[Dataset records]
------------------------------------
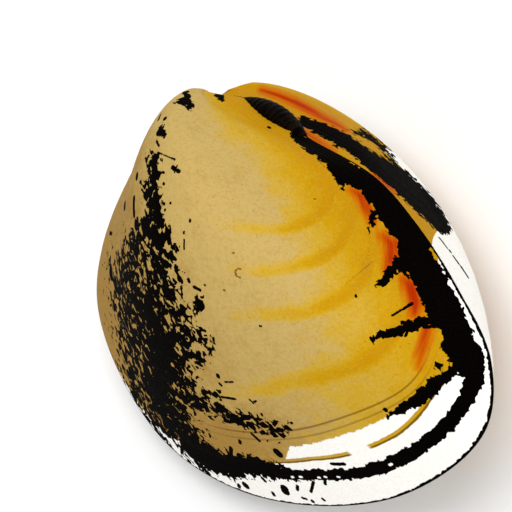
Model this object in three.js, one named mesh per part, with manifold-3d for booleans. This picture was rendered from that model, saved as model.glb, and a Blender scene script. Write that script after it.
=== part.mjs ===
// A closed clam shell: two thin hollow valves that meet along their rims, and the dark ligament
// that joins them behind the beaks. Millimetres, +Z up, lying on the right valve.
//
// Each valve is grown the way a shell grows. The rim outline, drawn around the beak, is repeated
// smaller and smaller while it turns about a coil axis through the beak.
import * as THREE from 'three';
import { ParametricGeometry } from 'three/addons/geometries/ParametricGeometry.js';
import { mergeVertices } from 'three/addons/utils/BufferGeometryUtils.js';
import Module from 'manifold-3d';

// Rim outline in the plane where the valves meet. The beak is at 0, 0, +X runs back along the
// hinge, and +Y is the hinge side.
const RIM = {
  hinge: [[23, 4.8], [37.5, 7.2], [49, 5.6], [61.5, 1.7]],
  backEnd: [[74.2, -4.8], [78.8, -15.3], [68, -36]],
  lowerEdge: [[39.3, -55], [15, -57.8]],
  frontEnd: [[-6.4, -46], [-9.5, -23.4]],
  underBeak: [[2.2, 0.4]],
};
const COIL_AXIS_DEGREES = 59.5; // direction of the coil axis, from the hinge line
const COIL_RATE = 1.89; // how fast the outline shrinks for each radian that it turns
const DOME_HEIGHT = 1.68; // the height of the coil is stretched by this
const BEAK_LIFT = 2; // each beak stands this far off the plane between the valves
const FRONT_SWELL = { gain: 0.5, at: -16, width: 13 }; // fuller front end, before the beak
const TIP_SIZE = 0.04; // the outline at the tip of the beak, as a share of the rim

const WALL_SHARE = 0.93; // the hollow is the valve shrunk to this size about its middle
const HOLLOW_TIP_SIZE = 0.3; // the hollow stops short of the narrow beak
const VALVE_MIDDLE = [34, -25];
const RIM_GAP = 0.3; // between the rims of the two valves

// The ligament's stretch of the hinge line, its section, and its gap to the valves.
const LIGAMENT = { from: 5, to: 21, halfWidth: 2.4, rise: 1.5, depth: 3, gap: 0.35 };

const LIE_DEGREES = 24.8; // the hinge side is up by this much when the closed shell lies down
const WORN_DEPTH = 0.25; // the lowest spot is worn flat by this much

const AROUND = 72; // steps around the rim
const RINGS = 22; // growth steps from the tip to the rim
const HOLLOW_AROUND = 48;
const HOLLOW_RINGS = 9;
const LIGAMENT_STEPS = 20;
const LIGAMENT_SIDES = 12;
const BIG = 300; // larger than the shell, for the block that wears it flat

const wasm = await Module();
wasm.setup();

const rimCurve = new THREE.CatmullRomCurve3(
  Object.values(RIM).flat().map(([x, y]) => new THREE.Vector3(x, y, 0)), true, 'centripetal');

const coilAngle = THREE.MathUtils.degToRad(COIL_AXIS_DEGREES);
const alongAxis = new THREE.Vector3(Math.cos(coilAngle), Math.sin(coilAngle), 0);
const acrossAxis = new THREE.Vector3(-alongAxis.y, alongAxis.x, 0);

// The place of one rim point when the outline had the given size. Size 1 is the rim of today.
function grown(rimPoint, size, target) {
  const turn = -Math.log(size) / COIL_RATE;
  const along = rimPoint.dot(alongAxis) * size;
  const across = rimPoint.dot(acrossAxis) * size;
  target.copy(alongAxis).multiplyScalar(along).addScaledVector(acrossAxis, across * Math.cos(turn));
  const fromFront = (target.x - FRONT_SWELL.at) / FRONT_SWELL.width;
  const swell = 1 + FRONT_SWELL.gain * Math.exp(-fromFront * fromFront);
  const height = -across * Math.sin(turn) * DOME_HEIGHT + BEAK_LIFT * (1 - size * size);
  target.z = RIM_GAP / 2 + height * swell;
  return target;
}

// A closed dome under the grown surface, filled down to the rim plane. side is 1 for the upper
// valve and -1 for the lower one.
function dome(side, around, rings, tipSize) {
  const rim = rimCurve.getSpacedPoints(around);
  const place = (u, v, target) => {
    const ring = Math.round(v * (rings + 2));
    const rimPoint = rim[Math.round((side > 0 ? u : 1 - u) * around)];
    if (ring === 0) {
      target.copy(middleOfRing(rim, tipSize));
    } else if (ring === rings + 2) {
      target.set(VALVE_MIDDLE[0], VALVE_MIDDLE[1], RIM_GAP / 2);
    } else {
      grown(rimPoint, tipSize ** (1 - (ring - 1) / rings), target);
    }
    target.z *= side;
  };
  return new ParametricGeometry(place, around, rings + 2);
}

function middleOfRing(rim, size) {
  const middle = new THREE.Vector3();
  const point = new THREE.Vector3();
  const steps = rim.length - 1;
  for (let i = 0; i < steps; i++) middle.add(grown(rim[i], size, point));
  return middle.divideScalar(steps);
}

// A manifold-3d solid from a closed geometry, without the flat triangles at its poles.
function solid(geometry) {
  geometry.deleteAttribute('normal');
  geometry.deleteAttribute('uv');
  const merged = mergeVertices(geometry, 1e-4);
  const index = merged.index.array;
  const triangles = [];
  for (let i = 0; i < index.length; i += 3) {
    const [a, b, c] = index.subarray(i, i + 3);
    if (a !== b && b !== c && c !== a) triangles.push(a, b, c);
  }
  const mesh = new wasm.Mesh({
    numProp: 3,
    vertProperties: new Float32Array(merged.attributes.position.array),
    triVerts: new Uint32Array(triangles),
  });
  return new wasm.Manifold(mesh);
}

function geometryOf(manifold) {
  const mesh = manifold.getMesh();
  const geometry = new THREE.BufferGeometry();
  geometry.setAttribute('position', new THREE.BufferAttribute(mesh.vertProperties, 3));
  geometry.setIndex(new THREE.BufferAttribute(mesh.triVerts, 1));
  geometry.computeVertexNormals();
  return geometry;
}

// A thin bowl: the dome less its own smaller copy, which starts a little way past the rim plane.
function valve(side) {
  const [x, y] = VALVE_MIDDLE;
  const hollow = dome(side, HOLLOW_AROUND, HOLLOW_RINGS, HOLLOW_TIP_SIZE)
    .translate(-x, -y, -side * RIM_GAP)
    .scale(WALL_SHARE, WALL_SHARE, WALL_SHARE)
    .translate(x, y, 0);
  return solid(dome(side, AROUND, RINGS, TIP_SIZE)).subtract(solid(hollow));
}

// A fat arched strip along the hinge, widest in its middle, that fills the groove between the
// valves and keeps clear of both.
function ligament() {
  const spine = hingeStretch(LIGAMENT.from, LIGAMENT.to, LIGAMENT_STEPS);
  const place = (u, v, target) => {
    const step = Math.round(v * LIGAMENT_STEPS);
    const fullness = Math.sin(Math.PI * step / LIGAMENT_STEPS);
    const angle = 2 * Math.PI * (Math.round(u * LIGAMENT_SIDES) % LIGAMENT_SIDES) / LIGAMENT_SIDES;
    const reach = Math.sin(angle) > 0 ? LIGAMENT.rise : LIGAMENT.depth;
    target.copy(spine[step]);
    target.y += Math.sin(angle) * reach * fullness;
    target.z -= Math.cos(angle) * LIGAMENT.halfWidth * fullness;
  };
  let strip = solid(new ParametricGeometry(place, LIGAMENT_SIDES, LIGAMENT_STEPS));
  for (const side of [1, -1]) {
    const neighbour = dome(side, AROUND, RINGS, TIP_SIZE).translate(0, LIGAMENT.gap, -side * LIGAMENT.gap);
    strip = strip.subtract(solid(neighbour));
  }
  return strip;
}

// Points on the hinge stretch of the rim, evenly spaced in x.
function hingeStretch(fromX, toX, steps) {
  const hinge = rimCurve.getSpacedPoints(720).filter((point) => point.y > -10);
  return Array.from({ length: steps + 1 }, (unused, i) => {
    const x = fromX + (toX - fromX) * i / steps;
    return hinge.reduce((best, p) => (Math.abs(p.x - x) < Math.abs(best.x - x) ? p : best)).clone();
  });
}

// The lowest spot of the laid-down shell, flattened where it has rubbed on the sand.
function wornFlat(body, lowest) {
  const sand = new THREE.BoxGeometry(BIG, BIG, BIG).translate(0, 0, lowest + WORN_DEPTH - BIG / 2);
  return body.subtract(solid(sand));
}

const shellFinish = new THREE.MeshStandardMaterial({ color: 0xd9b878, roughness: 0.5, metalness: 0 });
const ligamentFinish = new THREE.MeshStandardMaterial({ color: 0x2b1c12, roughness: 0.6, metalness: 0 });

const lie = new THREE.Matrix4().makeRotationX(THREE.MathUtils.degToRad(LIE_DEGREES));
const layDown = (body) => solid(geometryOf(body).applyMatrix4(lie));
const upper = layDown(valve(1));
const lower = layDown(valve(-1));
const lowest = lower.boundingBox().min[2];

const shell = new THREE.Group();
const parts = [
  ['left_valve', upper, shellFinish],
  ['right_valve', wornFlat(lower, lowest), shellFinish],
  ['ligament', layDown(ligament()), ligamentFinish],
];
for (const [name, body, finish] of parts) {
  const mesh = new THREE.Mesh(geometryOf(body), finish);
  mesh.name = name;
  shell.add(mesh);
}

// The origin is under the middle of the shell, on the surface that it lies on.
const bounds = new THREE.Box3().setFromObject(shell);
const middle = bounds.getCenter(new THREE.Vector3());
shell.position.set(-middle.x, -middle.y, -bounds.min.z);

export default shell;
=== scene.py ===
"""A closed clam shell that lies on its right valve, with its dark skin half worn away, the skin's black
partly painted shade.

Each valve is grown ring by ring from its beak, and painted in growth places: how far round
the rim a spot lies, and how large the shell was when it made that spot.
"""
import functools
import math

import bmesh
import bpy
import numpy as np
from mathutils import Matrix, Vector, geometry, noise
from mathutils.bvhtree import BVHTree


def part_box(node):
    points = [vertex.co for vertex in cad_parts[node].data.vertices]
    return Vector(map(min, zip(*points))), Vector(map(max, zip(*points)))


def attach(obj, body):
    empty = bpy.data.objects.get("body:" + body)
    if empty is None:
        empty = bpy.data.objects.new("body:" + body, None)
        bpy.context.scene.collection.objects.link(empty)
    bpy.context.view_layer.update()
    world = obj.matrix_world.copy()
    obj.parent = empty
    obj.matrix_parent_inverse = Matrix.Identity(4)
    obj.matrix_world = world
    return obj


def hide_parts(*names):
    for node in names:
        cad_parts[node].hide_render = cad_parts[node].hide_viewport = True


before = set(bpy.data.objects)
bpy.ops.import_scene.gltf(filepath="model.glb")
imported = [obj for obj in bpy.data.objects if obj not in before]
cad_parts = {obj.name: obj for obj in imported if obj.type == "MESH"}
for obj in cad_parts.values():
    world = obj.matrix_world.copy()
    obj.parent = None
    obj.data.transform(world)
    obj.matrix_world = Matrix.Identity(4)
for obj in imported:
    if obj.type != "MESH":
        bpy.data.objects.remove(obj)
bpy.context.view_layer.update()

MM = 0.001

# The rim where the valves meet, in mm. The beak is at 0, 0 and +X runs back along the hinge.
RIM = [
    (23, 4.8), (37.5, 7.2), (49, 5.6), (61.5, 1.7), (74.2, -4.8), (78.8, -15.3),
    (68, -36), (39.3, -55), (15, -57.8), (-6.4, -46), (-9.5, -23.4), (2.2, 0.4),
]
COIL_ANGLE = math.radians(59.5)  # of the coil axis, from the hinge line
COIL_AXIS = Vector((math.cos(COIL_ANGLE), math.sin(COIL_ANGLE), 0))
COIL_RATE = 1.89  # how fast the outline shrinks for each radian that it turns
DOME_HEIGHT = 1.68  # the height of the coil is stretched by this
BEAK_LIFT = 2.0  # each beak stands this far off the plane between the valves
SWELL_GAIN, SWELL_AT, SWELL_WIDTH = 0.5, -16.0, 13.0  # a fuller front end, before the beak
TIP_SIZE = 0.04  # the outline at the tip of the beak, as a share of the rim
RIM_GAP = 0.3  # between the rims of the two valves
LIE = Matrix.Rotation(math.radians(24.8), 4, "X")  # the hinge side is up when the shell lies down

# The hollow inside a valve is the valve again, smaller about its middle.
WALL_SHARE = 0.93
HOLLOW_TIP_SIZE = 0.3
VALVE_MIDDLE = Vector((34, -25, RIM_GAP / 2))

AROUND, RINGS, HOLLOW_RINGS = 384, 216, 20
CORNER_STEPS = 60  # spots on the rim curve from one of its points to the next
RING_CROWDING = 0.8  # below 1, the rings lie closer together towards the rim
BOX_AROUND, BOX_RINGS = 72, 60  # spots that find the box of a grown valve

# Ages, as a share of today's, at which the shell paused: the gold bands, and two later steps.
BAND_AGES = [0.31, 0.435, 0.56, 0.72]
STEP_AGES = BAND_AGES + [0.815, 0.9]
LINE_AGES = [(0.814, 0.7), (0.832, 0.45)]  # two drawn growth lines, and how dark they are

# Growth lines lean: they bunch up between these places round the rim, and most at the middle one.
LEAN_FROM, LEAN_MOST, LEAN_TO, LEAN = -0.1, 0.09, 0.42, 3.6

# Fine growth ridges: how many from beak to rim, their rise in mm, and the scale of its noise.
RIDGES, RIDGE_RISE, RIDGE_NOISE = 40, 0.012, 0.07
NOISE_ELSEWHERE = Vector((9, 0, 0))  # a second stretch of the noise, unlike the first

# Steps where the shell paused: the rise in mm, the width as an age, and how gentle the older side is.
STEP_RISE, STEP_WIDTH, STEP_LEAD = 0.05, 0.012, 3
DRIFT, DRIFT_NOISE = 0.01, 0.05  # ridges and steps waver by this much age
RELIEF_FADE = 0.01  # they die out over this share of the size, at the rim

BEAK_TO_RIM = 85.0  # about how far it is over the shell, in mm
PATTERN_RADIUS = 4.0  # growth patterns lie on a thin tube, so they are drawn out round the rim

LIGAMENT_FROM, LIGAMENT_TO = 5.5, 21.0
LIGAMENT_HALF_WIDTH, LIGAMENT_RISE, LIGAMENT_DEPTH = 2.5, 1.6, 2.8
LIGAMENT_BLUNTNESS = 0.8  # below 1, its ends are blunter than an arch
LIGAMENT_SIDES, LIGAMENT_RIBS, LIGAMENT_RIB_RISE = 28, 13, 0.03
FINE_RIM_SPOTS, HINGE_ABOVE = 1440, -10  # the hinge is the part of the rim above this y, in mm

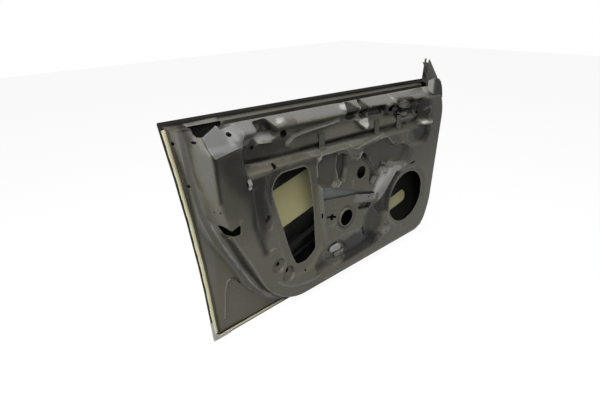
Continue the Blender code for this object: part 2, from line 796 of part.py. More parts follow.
------------------------------------
- WHAT YOU HAVE TO DO -
Output exactly the lines of the material above from the one containing "it lies on." up to and including the one containing "import math".

- RESULT -
// The origin is under the middle of the shell, on the surface that it lies on.
const bounds = new THREE.Box3().setFromObject(shell);
const middle = bounds.getCenter(new THREE.Vector3());
shell.position.set(-middle.x, -middle.y, -bounds.min.z);

export default shell;
=== scene.py ===
"""A closed clam shell that lies on its right valve, with its dark skin half worn away, the skin's black
partly painted shade.

Each valve is grown ring by ring from its beak, and painted in growth places: how far round
the rim a spot lies, and how large the shell was when it made that spot.
"""
import functools
import math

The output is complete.